One of the big questions I frequently get is “what technology should we use, Marc?” I always answer, “Well what’s the business/people strategy?” Eight times out of ten they respond they don’t have one, the problem is more a process issue, and they inevitably say, “I’ve got vendor blur, all the technology seems to do the same thing – just tell who should I go with!”
Of course you would imagine I’d say SAP right? Well, as I have actually told those of you who know me: technology is a key element, a critical one at that, but you have to have a plan. You can take a bad HR process, put it on lovely SAP Successfactors technology, and guess what? It will still be a bad process.
In this blog I hope to help you avoid vendor blur and understand what you’re buying when you get HR cloud technology, and get you to believe in its advantages over the pre-digital way of doing things.
I recently came across a great study by Gallup that looked at HR over the last twenty years, and it showed that despite the rise of the PC, the mobile phone and the Internet, HR work has not moved beyond a majority administration focused role. “Wow,” I’m sure you thinking, “now tell me something I don’t know.”
The reason I bring this up is that the change has finally come. With the new SAP digital hub we have the new workforce covered. No longer is HR technology about a standalone core system that polices and processes.

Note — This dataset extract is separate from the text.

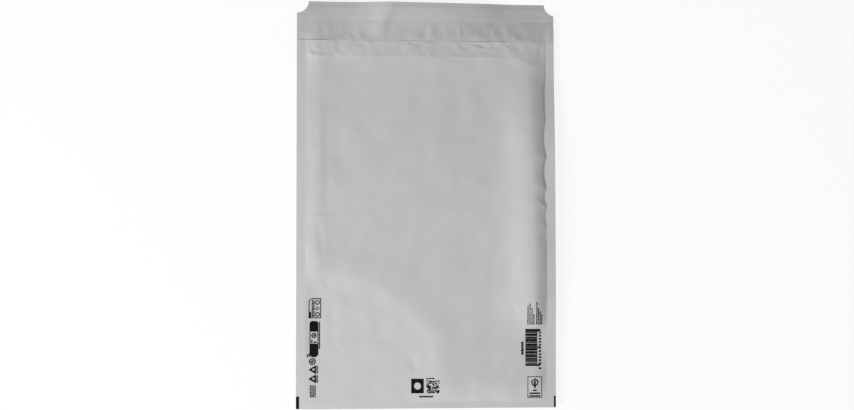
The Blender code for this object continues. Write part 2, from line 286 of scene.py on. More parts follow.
def ridges(x, y):
    along_left = smooth((y - LEFT_RIDGE_START_Y) / LEFT_RIDGE_RISE)
    fall = smooth((RIGHT_RIDGE_END_Y - y) / RIGHT_RIDGE_FALL)
    along_right = smooth((y - RIGHT_RIDGE_START_Y) / RIGHT_RIDGE_RISE)
    along_right = along_right * (RIGHT_RIDGE_LEAST + (1 - RIGHT_RIDGE_LEAST) * fall)
    lean = RIDGE_LEAN * smooth((RIDGE_LEAN_END_Y - y) / RIDGE_LEAN_REACH)
    left = profile(x, LEFT_RIDGE, LEFT_RIDGE_BLUR) * along_left * (x < 0)
    return left + profile(x - lean, RIGHT_RIDGE, RIGHT_RIDGE_BLUR) * along_right


def settled_corner(x, y):
    """How far the padding has sunk in the lower left corner."""
    across = (x - SETTLED_CENTRE[0]) / SETTLED_SIZE[0]
    along = (y - SETTLED_CENTRE[1]) / SETTLED_SIZE[1]
    inside = 1 - np.hypot(across, along)
    rim = SETTLED_RIM * bump(inside, SETTLED_RIM_REACH)
    slope = np.sin(math.pi / 2 * clamp(inside / SETTLED_SLOPE))
    return SETTLED_DEPTH * slope * smooth(inside / SETTLED_FOOT) - rim


def crown(x, y):
    """Height of the pouch away from its seams."""
    settled = settled_corner(x, y) * smooth((SETTLED_END_X - x) / SETTLED_FADE)
    height = profile(x, PAD_PROFILE, LONG_BLUR) + ridges(x, y) - settled
    height = height - MOUTH_FALL * smooth((y - MOUTH_FALL_START_Y) / MOUTH_FALL_REACH)
    past = y - HEM_Y
    height = height + HEM_SWELL * clamp(1 + past / HEM_SWELL_REACH) ** HEM_SWELL_POWER
    lip = HEM_LIP * smooth(1 + past / HEM_LIP_RISE) * (1 - smooth(past / HEM_LIP_WIDTH))
    lip = lip * smooth((HEM_LIP_END_X - x) / HEM_LIP_FADE)
    to_mouth = clamp(past / HEM_WIDTH)
    return height + (profile(x, MOUTH_PROFILE, LONG_BLUR) - height) * to_mouth + lip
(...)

Today’s platform needs to be predictive, constantly upgraded, mobile-enabled, at the centre of the company’s systems, and have a great user-experience and seamless data flow.
For instance, the modern HR manager should be able to input an employee’s leave time and hire a new contingent worker – while booking a last minute holiday with their family – all on their mobile phone while dropping the kids off at preschool. Does this sound like the future of work? It’s not – that was my morning today. And with a two-year old and four-year old sons, trust me, this was amazing.
The world changes at a rapid pace, and it’s only getting more rapid. Here are three principles I urge you to consider when asking yourself the “what technology should I be using” question.
- When you’re buying a service (SaaS), you’re buying into a company that is going to be (hopefully) bringing constant innovation to the software that will help you meet employee needs. So look into their research and development spend, and if they’ve been receiving awards and plaudits for their user experience. Check to see if they’re commercially stable and have proven domain experience. Finally, make sure they have partnerships with other vendors – that’s a sign of industry trust.
- Does the technology have connectivity or ‘integration’ to the wider technology eco-system? Does it hook up with finance, e-commerce and the internet of things? Is it mobile first?
- Finally, when all is said and done, can you see yourself having a positive ongoing relationship with the organisation? Have they understood your business, and do they stand up in the independent analyst reports? Here’s the clincher: Would you buy shares in them for your retirement?
Remember, it’s no longer a purchase for this year or the next three. The world is changing, three years in the modern world is what 30 years used to be. So pick a trusted technology partner that not only provides the platform but also the business insights and experience that will ensure your business can concentrate on doing what it needs to, not only what the internal systems let it do.